I’m in desperate need of excuses. Now I’m thinking of places I have to be. I have to go home and clean up. My mother is sick. I have to feed the cats (I don’t have cats). I have a plane to catch. I’m thinking of everything. I’m winded, I can’t breathe, my back is hurting so much until I can’t feel my legs. But I don’t want to leave on a bad note, it’s bad for my pride to get shaken out of my cleats and then roll out of there with my tail between my legs so I square up again and I ask, no, beg my legs to not wobble, to be solid so I can make a defensive stand. The 27 year old is standing at the top of the 18 yard box, and I face him up trying to mask the fact that if I don’t get oxygen soon I’m going to Heaven that very day. He placed his right foot on top of the ball and made a play to his right; I was a half step behind but took a good angle to my left and cut him off, he hit the brakes and I managed to stop there in front of him. I know he wanted to go back to his left and when he did I planted my right foot in his planned path for the ball where I took it away and sent it out of bounds. Defensive pride in tact I took a breath and told the guys, “Whew, I’d better run, fellas.” I exchanged handshakes and went over to get my soccer ball. At this point I’ve been running hard for over an hour, my back is screaming and I can’t feel my right leg at all. I couldn’t bend over and get my soccer ball for fear of collapsing so I took a knee, grabbed the ball, and couldn’t get up…

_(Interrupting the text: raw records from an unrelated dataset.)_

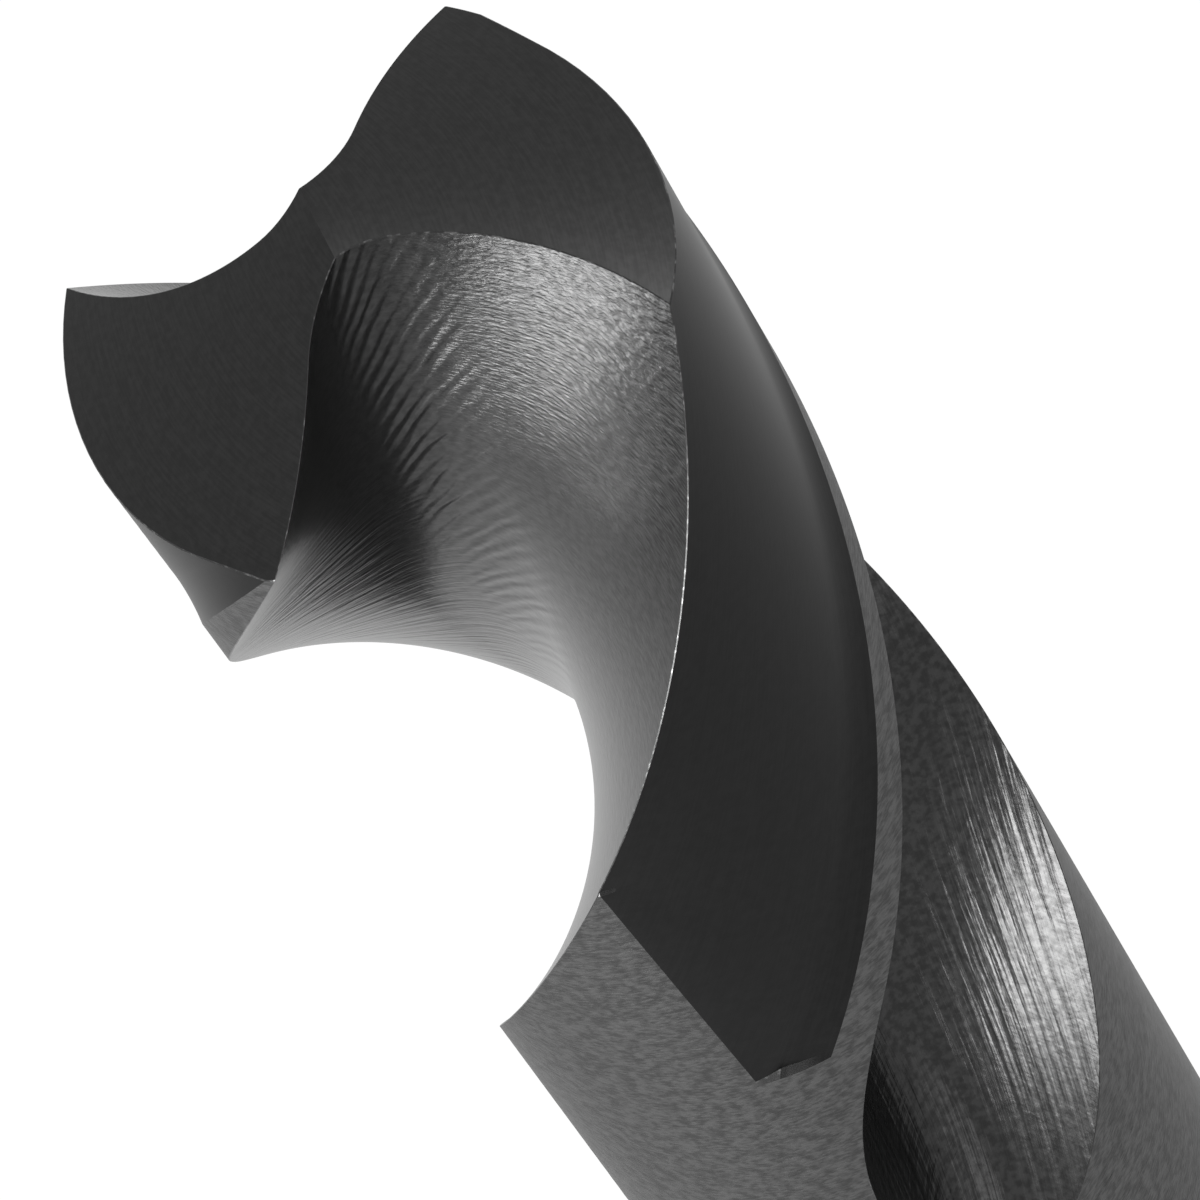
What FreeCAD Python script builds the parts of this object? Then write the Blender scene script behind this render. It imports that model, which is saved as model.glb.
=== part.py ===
"""Twist drill bit, stub length, two flutes, right-hand helix and right-hand cut.

One solid of high-speed steel. It stands on its shank end with the point up: the origin is the
centre of the shank's end face, +Z runs along the drill's axis to the point, and millimetres are used.
Depths are measured from the point's tip, down the axis. Angles are seen from the point, and a feature
of the helix turns clockwise, to smaller angles, as it goes deeper.
"""
import FreeCAD
import Part
import math
import os

from FreeCAD import Vector

# The blank: a round bar, full size at the point. The body has a slight back taper down to the shank.
drill_diameter = 20.0
shank_diameter = 19.95
overall_length = 131.0
shank_chamfer = 1.0

# The flutes, in the section across the axis: a lip wall, a valley round the web and a heel wall.
helix_angle = 29.65
flute_length = 66.0
flute_angle = 96.0
web_thickness = 2.65
web_taper = 0.015
lip_wall_radius = 120.0
valley_radius = 4.2
valley_direction = 45.0
heel_wall_radius = 14.5

# The run-out: the cutter lifts out of the bar on the arc of its own radius.
cutter_radius = 24.0
lift_direction = 75.0

# The point: each flank is part of a cone whose upright axis stands ahead of its lip, past the middle.
grind_cone_angle = 123.6
grind_cone_offset = 7.66
grind_cone_direction = 129.7

# The land: a narrow margin keeps the full size, and behind it the rest is ground away, most at first.
margin_width = 1.85
margin_start_widths = (1.0, 0.3)
margin_settling = 6.0
clearance_at_margin = 0.23
clearance_at_heel = 0.07
clearance_blend = 1.85
clearance_length = 44.5
clearance_wheel_width = 16.4
clearance_edge_tilt = 2.9

# Modelling values: how far cutters reach past the bar, and the spacing of the sections.
overshoot = 5.0
wall_overrun = 1.5
section_step = 5.0
runout_step = 2.5
lip_points = 4
valley_points = 5
heel_points = 5
floor_points = 5

radius = drill_diameter / 2.0
lead = math.pi * drill_diameter / math.tan(math.radians(helix_angle))
flute_depth = radius - (web_thickness + web_taper * flute_length) / 2.0
lift_start = flute_length - math.sqrt(cutter_radius ** 2 - max(cutter_radius - flute_depth, 0.0) ** 2)
cone_span = math.sqrt(
    radius ** 2
    + grind_cone_offset ** 2
    - 2.0 * radius * grind_cone_offset * math.cos(math.radians(grind_cone_direction))
)
corner_depth = (cone_span - grind_cone_offset) / math.tan(math.radians(grind_cone_angle / 2.0))


def twist(depth):
    """Angle in degrees that the helix has turned by at a depth."""
    return -360.0 * depth / lead


def polar(distance, degrees):
    """Point of the plane across the axis, as a pair."""
    angle = math.radians(degrees)
    return distance * math.cos(angle), distance * math.sin(angle)


def placed(point, degrees, depth):
    """Point of a section turned about the axis and set at its depth below the tip."""
    angle = math.radians(degrees)
    x = point[0] * math.cos(angle) - point[1] * math.sin(angle)
    y = point[0] * math.sin(angle) + point[1] * math.cos(angle)
    return Vector(x, y, overall_length - depth)


def tangent_centre(corner, wall_radius, valley_centre, side):
    """Centre of a wall's arc that ends at its corner and runs smoothly into the valley's arc."""
    dx = valley_centre[0] - corner[0]
    dy = valley_centre[1] - corner[1]
    gap = math.hypot(dx, dy)
    reach = wall_radius - valley_radius
    along = (wall_radius ** 2 - reach ** 2 + gap ** 2) / (2.0 * gap)
    off = side * math.sqrt(max(wall_radius ** 2 - along ** 2, 0.0))
    return (corner[0] + (along * dx - off * dy) / gap, corner[1] + (along * dy + off * dx) / gap)


def arc_points(centre, distance, start, end, count):
    """Evenly spaced points of an arc, from a start angle to an end angle in degrees."""
    points = []
    for index in range(count):
        x, y = polar(distance, start + (end - start) * index / (count - 1))
        points.append((centre[0] + x, centre[1] + y))
    return points


def direction(start, end):
    """Angle in degrees, from 0 to 360, of the line from one point to another."""
    return math.degrees(math.atan2(end[1] - start[1], end[0] - start[0])) % 360.0


def flute_walls(depth):
    """The lip wall, valley and heel wall of one flute, with the lip's corner on +X."""
    half_web = (web_thickness + web_taper * depth) / 2.0
    valley_centre = polar(half_web + valley_radius, valley_direction)
    lip_corner = (radius, 0.0)
    heel_corner = polar(radius, flute_angle)
    lip_centre = tangent_centre(lip_corner, lip_wall_radius, valley_centre, -1.0)
    heel_centre = tangent_centre(heel_corner, heel_wall_radius, valley_centre, 1.0)
    lip_join = direction(lip_centre, valley_centre)
    heel_join = direction(heel_centre, valley_centre)
    lip_start = direction(lip_centre, lip_corner) + math.degrees(wall_overrun / lip_wall_radius)
    heel_end = direction(heel_centre, heel_corner) - math.degrees(wall_overrun / heel_wall_radius)
    lip = arc_points(lip_centre, lip_wall_radius, lip_start, lip_join, lip_points)
    valley = arc_points(valley_centre, valley_radius, lip_join, heel_join, valley_points)
    heel = arc_points(heel_centre, heel_wall_radius, heel_join, heel_end, heel_points)
    return lip, valley, heel


def lifted(point, depth):
    """Point of the section after the cutter has lifted: first at the lip, later at the heel."""
    lift_x, lift_y = polar(1.0, lift_direction)
    across = point[1] * lift_x - point[0] * lift_y
    past = depth - lift_start - across * math.sin(math.radians(helix_angle))
    if past <= 0.0:
        return point
    lift = past ** 2 / (2.0 * cutter_radius) + past ** 4 / (8.0 * cutter_radius ** 3)
    return point[0] + lift * lift_x, point[1] + lift * lift_y


def smooth_edge(nodes):
    """Smooth curve through points, with even parameters so that all sections have the same knots."""
    curve = Part.BSplineCurve()
    curve.interpolate(Points=nodes, Parameters=[float(index) for index in range(len(nodes))])
    return curve.toShape()


def flute_section(depth, turn):
    """Closed wire of the flute's cutter across the axis at a depth."""
    lip, valley, heel = flute_walls(depth)
    outside = radius + overshoot
    corners = [heel[-1], (heel[-1][0], outside), (outside, outside), (outside, 0.0), lip[0]]
    edges = []
    for wall in (lip, valley, heel):
        edges.append(smooth_edge([placed(lifted(point, depth), turn + twist(depth), depth) for point in wall]))
    nodes = [placed(lifted(point, depth), turn + twist(depth), depth) for point in corners]
    for start, end in zip(nodes, nodes[1:]):
        edges.append(Part.LineSegment(start, end).toShape())
    return Part.Wire(edges)


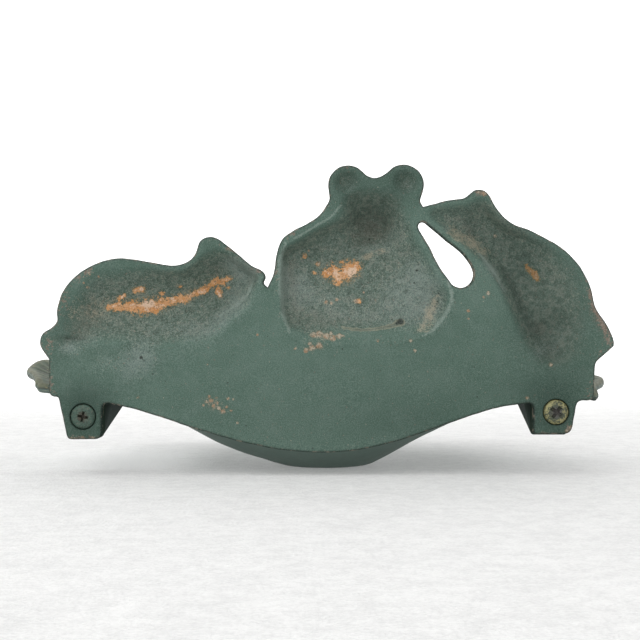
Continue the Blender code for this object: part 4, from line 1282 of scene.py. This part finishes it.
# ---------------------------------------------------------------- materials
def plate_material():
    n = Nodes("green_paint_over_cast_iron")
    behind, deep = n.value("behind"), n.value("deep")
    edge, stand = n.value("edge"), n.value("stand")
    broad, mid = n.noise(24), n.noise(5, detail=3, rough=0.6)
    fine, grain = n.noise(1, detail=3, rough=0.6), n.noise(0.36, rough=0.6)
    speckle = n.noise(0.36, detail=1, offset=(0.2, 0, 0))
    soft = n.noise(2.4, detail=3, rough=0.6, offset=(0, 0.2, 0))
    grit = n.noise(0.72, rough=0.55, offset=(0.2, 0, 0.1)) * 0.6 + speckle * 0.4
    ragged = n.noise(1.5, detail=4, rough=0.7, offset=(0.3, 0, 0)) * 0.55 + grain * 0.45
    ragged = (ragged - 0.5) * 2.2
    flake = (n.noise(1.3, detail=5, rough=0.75, offset=(0.3, 0.5, 0)) - 0.5) * 1.7

    # In the hollows the paint is thin, dusty and speckled dark and light.
    inner = deep.ramp(0.05, 0.42)
    calm = n.math("SUBTRACT", 1.0, n.value("shade"), clamp=True)
    gritty = n.math("ADD", deep.ramp(0.02, 0.22), n.value("pale") * 0.7, clamp=True) * calm
    glint = n.noise(0.55, detail=1, offset=(0.9, 0, 0)).ramp(0.66, 0.74)
    glint = gritty * (glint * soft.ramp(0.44, 0.60))
    pink = (n.noise(1, detail=4, rough=0.7, offset=(0, 0.4, 0)) - 0.5) * 3.0
    pink = (n.value("pink") + pink).ramp(0.32, 0.75)
    colour = n.mix(broad.ramp(0.35, 0.65), (0.0755, 0.140, 0.107), (0.088, 0.155, 0.121))
    colour = n.coat(
        colour,
        (mid.ramp(0.42, 0.7), 0.25, (0.15, 0.215, 0.185)),  # lighter patches
        (n.value("shade"), 0.85, (0.040, 0.074, 0.055)),
        (inner, 0.25, (0.125, 0.140, 0.110)),  # dust
        (soft.ramp(0.46, 0.60), 0.42, (0.20, 0.21, 0.175), inner),
        (soft.ramp(0.50, 0.38), 0.46, (0.050, 0.068, 0.050), inner),
        (grit.ramp(0.50, 0.38), 0.64, (0.028, 0.044, 0.033), gritty),  # speckles
        (grit.ramp(0.52, 0.66), 0.52, (0.30, 0.33, 0.27), gritty),
        (glint, 0.6, (0.46, 0.45, 0.33)),
        ((n.value("brown") + ragged).ramp(0.15, 0.95), 0.6, (0.120, 0.104, 0.078)),
        # Painted shade in the hollows.
        ((n.value("dark") + ragged).ramp(0.12, 1.05), 0.62, (0.026, 0.038, 0.029)),
        # Pale dust, with painted light on up-facing slopes.
        ((n.value("pale") + ragged).ramp(0.18, 1.1), 0.50, (0.27, 0.33, 0.305)),
        ((n.value("sand") + ragged * 1.5).ramp(0.30, 1.0), 0.72, (0.38, 0.33, 0.235)),
        # Painted highlights on the lips.
        ((n.value("lips") + ragged).ramp(0.15, 0.9), 0.58, (0.27, 0.33, 0.29)),
        (pink, 0.62, (0.27, 0.165, 0.125)),
        (grain.ramp(0.54, 0.68), 0.6, (0.46, 0.36, 0.31), pink),
    )

    # Rust where the paint has gone, orange with cream in the middle.
    patches = (n.noise(3.8, offset=(0.8, 0, 0)) - 0.5) * 0.9
    rusty = n.value("rust") + flake * 1.25 + patches + (grit - 0.5) * 1.1
    near = n.value("rust").ramp(0.0, 0.10)
    rust = rusty.ramp(0.46, 0.54) * near
    halo = (rusty + (grit - 0.5) * 1.2).ramp(0.08, 0.50) * (near * 0.6)
    hue = n.noise(2.4, detail=3, rough=0.6, offset=(0, 0.7, 0)).ramp(0.44, 0.56)
    cream = n.noise(1.9, detail=5, rough=0.75, offset=(0, 0, 0.4)).ramp(0.51, 0.57)
    cream = n.math(
        "ADD", (n.value("cream") + flake * 0.7).ramp(0.35, 0.65), rusty.ramp(0.6, 1.0) * cream,
        clamp=True,
    )
    warm = n.coat(
        n.mix(hue, (0.61, 0.265, 0.080), (0.67, 0.34, 0.145)),
        (cream, None, (0.78, 0.54, 0.38)),
        (grit.ramp(0.48, 0.36), 0.7, (0.20, 0.11, 0.055)),
        (n.math("MULTIPLY", n.value("shade"), 1.7, clamp=True), None, (0.27, 0.145, 0.05)),
        (rusty.ramp(0.66, 0.48), 0.55, (0.40, 0.27, 0.10)),
    )
    crumbs = 1.0 + (flake * 1.5 + (grit - 0.5) * 5.0)
    chip = (n.value("chips") * crumbs).ramp(0.34, 0.50)
    chip_hue = n.noise(1.6, offset=(0.7, 0, 0)).ramp(0.44, 0.56)
    crack = n.value("crack") + (fine - 0.5) * 0.5
    rub = n.noise(3.2, detail=3, rough=0.65, offset=(0.6, 0, 0)) * 0.6 + fine * 0.4
    colour = n.coat(
        colour,
        (halo, None, (0.235, 0.175, 0.085)),
        (rust, None, warm),
        # chips, with a stain around each
        ((n.value("chips") * (1.0 + flake * 1.5)).ramp(0.04, 0.5), 0.45, (0.20, 0.145, 0.085)),
        (chip, 0.75, n.mix(chip_hue, (0.40, 0.235, 0.135), (0.50, 0.42, 0.32))),
        # the crack, light beside and dark within
        (crack.ramp(0.05, 0.30), 0.5, (0.32, 0.30, 0.21)),
        (crack.ramp(0.50, 0.70), 0.6, (0.070, 0.095, 0.075)),
        # little black pits and pale specks
        (n.specks(5.5, above=0.45), 0.8, (0.018, 0.022, 0.018)),
        (n.specks(3.6, above=0.7, offset=(0.01, 0.02, 0.03)), 0.6, (0.46, 0.42, 0.34)),
        (n.value("pits").ramp(0.3, 0.7), None, (0.012, 0.015, 0.012)),
        # paint rubbed off the edges
        (edge.ramp(0.32, 0.85), 0.82, (0.026, 0.034, 0.029)),
        (edge.ramp(0.42, 0.9) * rub.ramp(0.52, 0.58), 0.7, (0.36, 0.29, 0.23)),
        # grain
        (grain.ramp(0.42, 0.70), 0.30, (0.22, 0.285, 0.25)),
        (grain.ramp(0.56, 0.30), 0.34, (0.03, 0.05, 0.04)),
    )
    # Painted shade: the dim spots multiply the finished colour darker.
    colour = n.mix(n.value("painted_shade_dim"), colour, (0.46, 0.52, 0.51), "MULTIPLY")

    # The front has an antique finish: dark in the low places, rubbed on the high ones.
    x, _, z = n.axes(n.place)
    # Painted shade on the front and sides of the lugs, in the gap against the dish's bosses.
    lug = n.math("ABSOLUTE", x).ramp(0.066, 0.070) * z.ramp(0.030, 0.027)
    face = n.coat(
        n.mix(stand.ramp(-0.30, 0.08), (0.018, 0.030, 0.020), (0.066, 0.112, 0.070)),
        (mid.ramp(0.4, 0.7), 0.35, (0.10, 0.15, 0.085)),
        ((stand + (fine - 0.5) * 0.5).ramp(0.10, 0.42), 0.6, (0.31, 0.28, 0.17)),
        (n.value("eye"), 0.85, (0.42, 0.27, 0.055)),
        (n.value("pupil").ramp(0.3, 0.6), None, (0.008, 0.008, 0.007)),
        (lug, 0.9, (0.030, 0.046, 0.037)),
    )
    height = grain * 0.5 + fine * 0.9 + n.value("pits").ramp(0.2, 0.8) * -1.5
    height = height + rust * (fine * 0.6) + gritty * (grit * 1.4)
    height = height + crack.ramp(0.3, 0.75) * -1.2
    # Less sheen on the painted shade spots, as part of that painted shade, and on the worn edges.
    worn = n.math("MAXIMUM", n.value("shade") * 0.6, edge.ramp(0.45, 0.9))
    return n.finish(
        n.mix(behind, face, colour),
        roughness=0.55 + fine * 0.22,
        normal=n.bump(height, depth=0.2, strength=0.8),
        specular=n.math("SUBTRACT", 1.0, worn, clamp=True) * 0.36,
    )


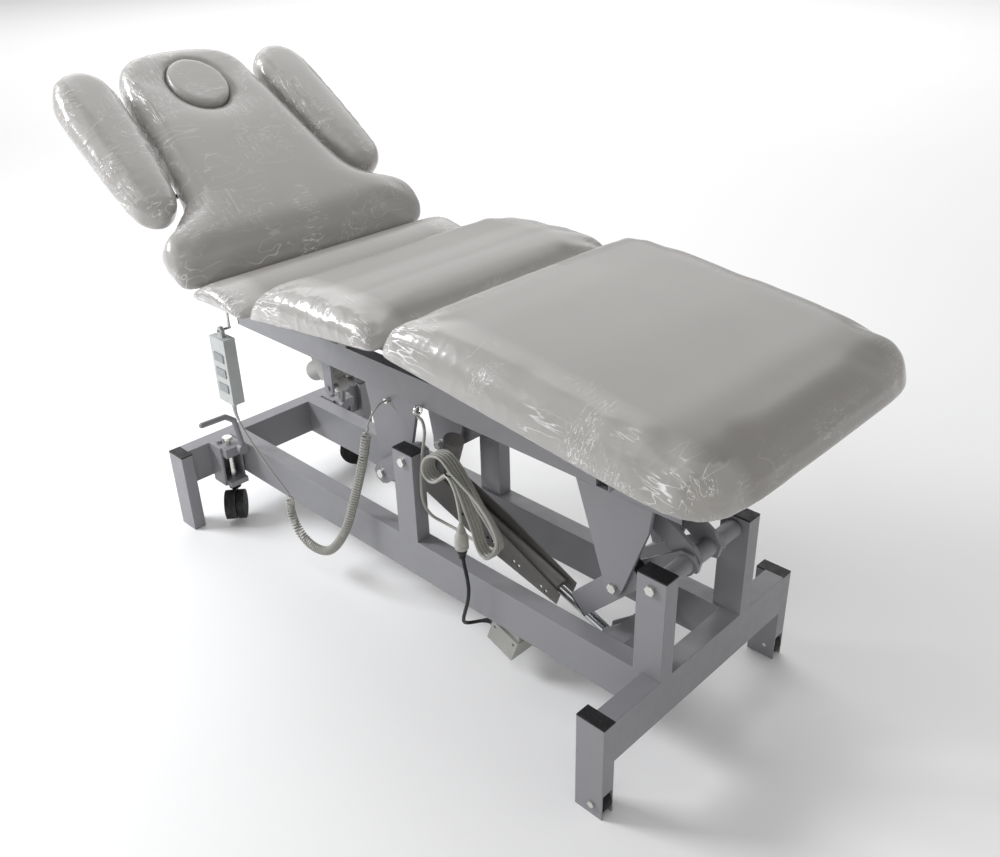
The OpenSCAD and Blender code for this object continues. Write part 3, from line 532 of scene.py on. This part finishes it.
def boot(name, line, length, r0, r1, body, material, ribs=6):
    """A ribbed strain relief that tapers along the start of a cord."""
    fine = curve_points([Vector(q) for q in line[:24]], 0.0008)
    fine = fine[arc_of(fine) <= length]
    t = arc_of(fine) / length
    r = r0 + (r1 - r0) * t + 0.00045 * np.sign(np.sin(t * ribs * 2 * math.pi)) * (t > 0.18)
    return new_object(name, tube_mesh(name, fine, r, 20), body, material)


boot("handset_relief", hand_line, 0.034, 0.0046, 0.0026, "upper_frame", GREY)

# the mains cord: out of the frame, through the ring, down, wound into a hank, and into its connector
MAINS, MAINS_BEND = 0.0066, 0.0215
BACK_Y, LAYER = -111.5, 7.5
hank = [(702, -65, 497.6), (702.5, -66, 490), (707, -71, 481), (718, -82, 476), (733, -92, 480), (750, -99, 483),
        (761, -104, 478), (767, -108, 462), (768, -115, 435), (768, -122, 400), (768, -127, 360),
        (768, -127, 320), (770, -120, 290), (779, -111, 270), (800, -104, 262), (840, -101, 259),
        (890, -101, 256), (928, -101, 257), (958, -102, 265), (978, -106, 284)]
for layer in range(5):  # one turn of the hank each, the later ones looser
    y, loose = BACK_Y - layer * LAYER, (0, 4, 0, 14, 24)[layer]
    hank += [(979 + loose * 0.8, y, 306 + loose * 0.6), (960 + loose, y, 334 + loose * 0.9),
             (930 + loose, y, 364 + loose * 0.9), (898 + loose * 0.3, y, 402 + loose * 0.4), (876, y, 427),
             (861, y, 440), (845, y, 448), (826, y, 446), (808, y, 436), (796, y, 420), (792, y, 402),
             (799, y, 387), (815, y, 382), (833, y, 391), (850, y, 408)]
    if layer < 4:
        hank += [(866, y, 415), (882, y, 396), (904, y, 350), (924, y, 306), (932, y - 0.8, 284),
                 (945, y - 2.2, 267), (965, y - 4.6, 264), (979, y - 6.4, 280)]
    else:
        hank += [(864, y - 3, 419), (883, y - 7, 413), (901, y - 13, 400), (914, y - 20, 387), (925, y - 27, 376),
                 (932, -173, 366), (934, -174, 357), (934, -174, 351.6)]
hank_line = relaxed(mm_line(hank, 0.0045), MAINS_BEND)
hank_cord = new_object("mains_cord", tube_mesh("mains_cord", hank_line, MAINS / 2, 12), "upper_frame", CORD)
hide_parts("mains_hank")

TIE = Matrix.Translation(P(868, BACK_Y - 2 * LAYER, 424)) @ Matrix.Rotation(math.radians(40), 4, "Y")
tie_line = [TIE @ Vector((9.6 * MM * abs(math.cos(a)) ** 0.5 * math.copysign(1, math.cos(a)),
                          21 * MM * abs(math.sin(a)) ** 0.5 * math.copysign(1, math.sin(a)),
                          (a - 6.3) * 0.0004))
            for a in np.linspace(0, 4 * math.pi, 72)]
tie = new_object("cord_tie", tube_mesh("cord_tie", np.array(tie_line), 0.0011, 8),
                 "upper_frame", BLACK)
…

(remind me to see a doctor about this back issue, by the way)
…so there I am on my left knee, ball in hand.
“What’s going on? Why do we feel this way?” My inner 8-year-old is asking questions and starting to panic. I want to get up and go but I can’t move. “We gotta go home! This feels weird, man!”
And I really wanted to go home but my back hurts, I’ve still not caught my breath, and I’m about 120 yards away from my car WAAAAYYYY across the field. I can feel the eyes of the two other guys looking in my direction and I have to make a move and not look like a dilapidated thirty-something. I manage to spring to my feet despite my protesting lower back, soccer ball under my arm, wave to the other guys and then break into a jog across the field to my car. What they saw was the back of a man jogging to his car, luckily it was the front of me that was wincing, grunting, and praying that I didn’t black out and fall into a heap due to pain.
I made it to the driver’s seat and sat there, for about 5 minutes. “Let’s go home, we need to lay down. We need to lay down now!” The inner 8-year-old had the right idea but I had to get the feeling back in my driving leg before I could do anything, luckily the drive to the house was less than a mile.
When I dragged my sweaty pain wracked body into the house I couldn’t think of anything but being horizontal as my legs no longer wanted any parts of being vertical, I was too sweaty and grass stained to lay on the bed, the couch would be fine though, it’s leather, I’ll wipe it down and clean it later. In the space of 90 minutes, my body had revolted and completely malfunctioned; it totally ignored all of the orders that my brain gave it and decided to do its own thing, which was nothing. My body knew what it wanted to do, but couldn’t quite pull it off proving the adage that there is a large gulf between having the skill to do something and the ability to do something.
But that 27-year-old guy went to bed knowing that he gave up the prettiest goal I’ve scored in 20 years so eat it, young fella!